France's Solar Boom Makes Electricity Free (and Profitable)
France's electricity prices dropped so low on May 1st that energy companies paid people to use power. The surprise winner? Battery storage systems are now making double the profits they did last year.
Imagine getting paid to charge your phone because there's too much clean energy on the grid. That's essentially what happened in France this spring, and it's creating an unexpected boom for energy storage companies.
On May 1st, France's electricity price hit negative €498 per megawatt hour at 1 PM. Translation: power companies were paying customers to use electricity because solar panels and nuclear plants were producing more energy than the country needed during a holiday when businesses were closed.
This wasn't a one-time fluke. Between January and May 2026, France recorded nearly 450 hours of zero or negative electricity prices. That's 40% more than the same period in 2025. In May alone, 80% of days saw prices drop to zero or below, especially during sunny afternoon hours between 1 PM and 5 PM.
The culprit? France's nuclear plants can't easily adjust their output, and when you add bright sunshine powering solar panels during a low-demand holiday, you get more electricity than anyone knows what to do with.
The Bright Side

Battery storage companies are turning this energy abundance into serious profit. A standard battery system bought electricity at an average price of negative €8 per megawatt hour (getting paid to charge) and sold it back during peak hours at €111 per megawatt hour.
The math is stunning. Battery systems earned 34% more revenue in early 2026 compared to 2025, and 161% more than 2024. These profits are now more than double the cost of running the batteries, making energy storage one of France's hottest investments.
Here's why this matters beyond France: as countries add more solar and wind power, they face the same challenge of storing excess energy when the sun shines or wind blows. France is proving that batteries can solve this problem while making money, creating a blueprint for clean energy transitions worldwide.

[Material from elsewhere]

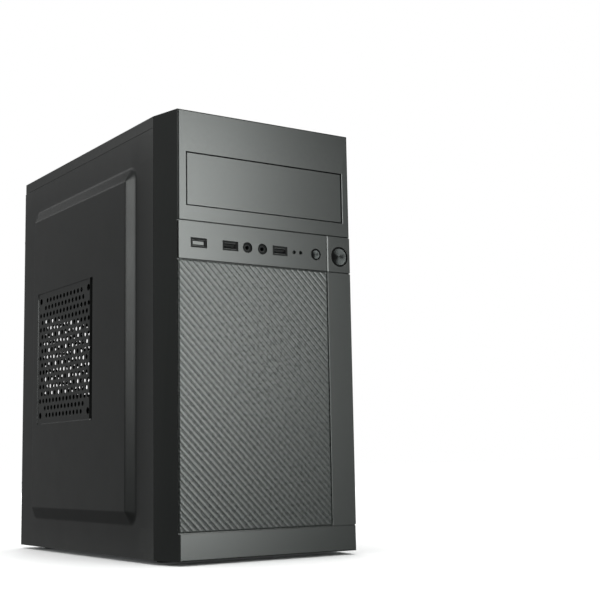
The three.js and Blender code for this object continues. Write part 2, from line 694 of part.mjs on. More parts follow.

The extreme price swings also reveal how far renewable energy has come. During the 2022 energy crisis, average electricity prices hovered around €200 per megawatt hour. Now France sometimes has the opposite problem: too much cheap, clean power.
This energy abundance is reshaping how Europe thinks about electricity. Instead of always needing more power plants, countries now need smarter systems to store and distribute the clean energy they're already producing.
France's battery boom shows that the renewable energy transition isn't just good for the planet – it's becoming seriously profitable for companies smart enough to capture and store all that free sunshine.